Inter Lake editorial

The precipitous collapse of Eliot Spitzer should remind us, once and for all, that smart people are not always wise, that moral watchdogs are not always moral, and that hypocrisy does not have a party affiliation.

Instead, it will remind us of absolutely nothing. Americans seem to have an endless capacity to put their faith in well-meaning individuals, as if meaning well were the same as doing well.

We will add New York's Gov. Spitzer to the long list of politicians who put their ambition in charge of their libido with disastrous results, but we will still be shocked and dismayed when it happens again next week or next year.

Spitzer's story is typical in many ways of the rise and fall of politicians. He wielded power mercilessly on the way up, earning a reputation as a bulldog prosecutor who was more interested in notching convictions than in justice, and perhaps that distorted world view explains why he ultimately came to forget that justice applied to him also. Surely he knew that he was putting everything in his world at risk when he broke not just his marriage vows, but apparently several criminal laws, in his pursuit of high-priced hookers.

Of course, in the era before television and blogging, such misbehavior was common and yet barely acknowledged.

Whether it was because politics was almost exclusively a man's game, and thus a wink and a nod was as good as a handshake to ensure that indiscretions would never see the light of day, or whether it was because polite society simply didn't know how to talk about presidents cheating on their wives - the fact of the matter was that powerful politicians used to get away with murder.

Not so anymore.

With high-tech surveillance techniques, YouTube video dumps, global celebrity, and a gotcha press on the prowl, there is almost no chance for politicians to get away with anything.

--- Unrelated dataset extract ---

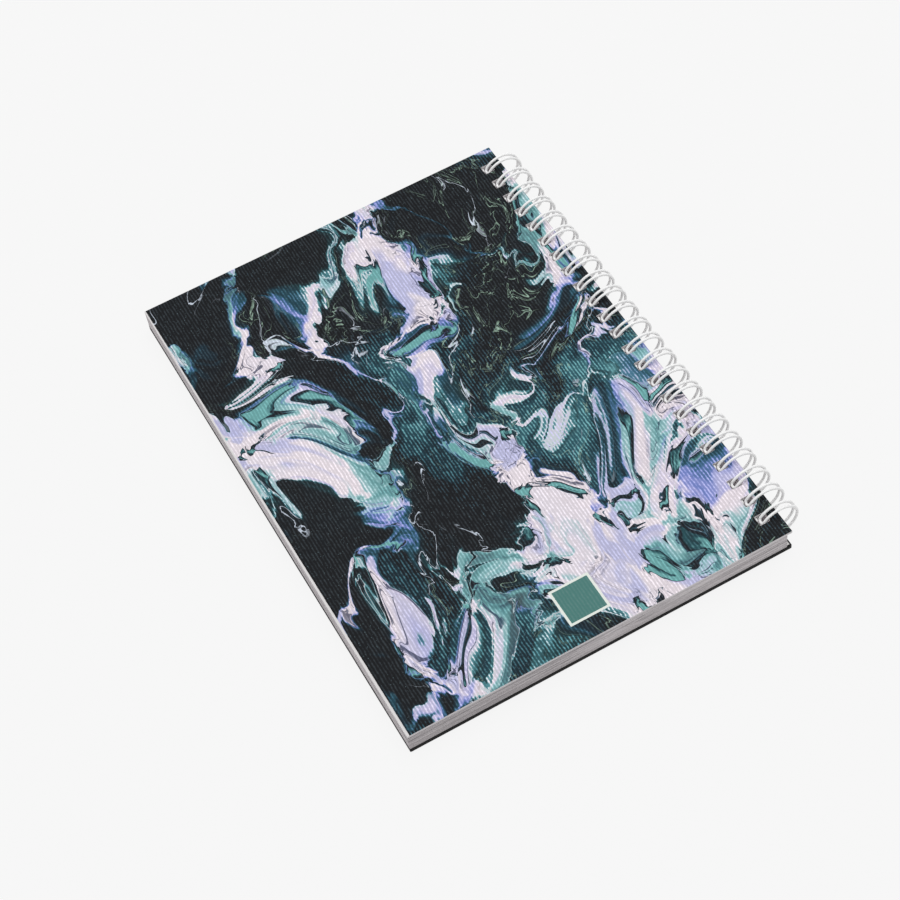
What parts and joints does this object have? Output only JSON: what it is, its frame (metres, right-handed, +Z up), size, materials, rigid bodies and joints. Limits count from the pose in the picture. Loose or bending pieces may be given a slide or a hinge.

But they keep trying. Which leads to the sorry spectacle of Gov. Spitzer standing on a stage next to his wife of 20 years to announce, "I am deeply sorry that I did not live up to what was expected of me."

Perhaps that is true, but he is not nearly so sorry as the people who voted for him, or even the people who voted against him. In a sense, we have only two choices - either become weary and disdainful of anyone in public life who professes moral superiority, or else keep a smile on our face and hope for the best while all the while expecting the worst.

Thanks, Gov. Spitzer, for making American politics even less palatable than it was yesterday.